Lisez plutôt Merleau-Ponty, dans ce texte un peu technique mais si clair en même temps (voir ici) : la pudeur est le refus de devenir un simple objet pour l’autre, elle est une volonté de soustraire son corps au regard de l’autre afin de ne pas devenir un objet (3). La pudeur c’est donc la volonté de rester une conscience en présence de la conscience de l’autre.
- Prenez par exemple une confession impudique : La vie sexuelle de Catherine M. l’ouvrage scandaleux de Catherine Millet. Quand j’ai lu ça je me suis d’abord demandé pourquoi publier un pareil ouvrage : masochisme ? Besoin de payer ses impôts ? Désir d’acquérir la célébrité à bon compte ?
En fait l’essentiel n’est pas là. Catherine Millet, en décrivant ces scènes d’orgies, se place toujours au point de vue du spectateur – ou plutôt du narrateur. Certes, c’est son corps qui gît là, au milieu de tous ces hommes. Mais en même temps, elle est celle qui décrit le spectacle depuis un point de vue en surplomb, un point de vue qui englobe ceux pour les quels son corps est un simple objet de jouissance. Par là elle redevient un sujet, une conscience. A travers son écriture, elle reste libre et dominante, et du coup, c’est elle qui possède tous ces hommes qui la possèdent.
Bref : si vous voulez rester une conscience libre face à autrui, vous pouvez faire comme Catherine Millet ; mais avouez que la pudeur, c’est tout de même plus simple.
(1) La nature féminine est un abandon sous forme de résistance. Kierkegaard – Le journal du séducteur. (Voir Post 13-12-08). Et encore sommes-nous ici dans les méandres de la séduction.
(2) Nous laisserons de côté la pudeur morale, étant entendu qu’elle n’est probablement pas de nature très différence de celle qui affecte le corps.

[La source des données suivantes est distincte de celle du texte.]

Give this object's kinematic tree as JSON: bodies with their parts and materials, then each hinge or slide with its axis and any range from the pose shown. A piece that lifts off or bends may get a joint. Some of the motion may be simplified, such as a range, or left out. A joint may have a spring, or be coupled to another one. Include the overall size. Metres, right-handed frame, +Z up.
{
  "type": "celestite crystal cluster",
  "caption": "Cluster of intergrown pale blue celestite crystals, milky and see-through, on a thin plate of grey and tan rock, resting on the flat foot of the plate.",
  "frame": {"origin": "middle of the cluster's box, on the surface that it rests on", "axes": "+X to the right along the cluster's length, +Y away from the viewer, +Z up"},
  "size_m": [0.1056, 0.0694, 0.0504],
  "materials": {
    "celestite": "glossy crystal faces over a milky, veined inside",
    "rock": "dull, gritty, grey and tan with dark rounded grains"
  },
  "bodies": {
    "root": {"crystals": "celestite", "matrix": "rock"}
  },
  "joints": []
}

(3) On croit que la femme seule est pudique : c’est une erreur. Si la pudeur est le refus d’être objet pour autrui, il n’y a aucune raison pour que l’homme ne soit pas lui aussi pudique.
Essayez donc de mettre la main aux fesses d’un homme pour voir. A moins d’être Miss France, vous risquez un sérieux retour de bâton.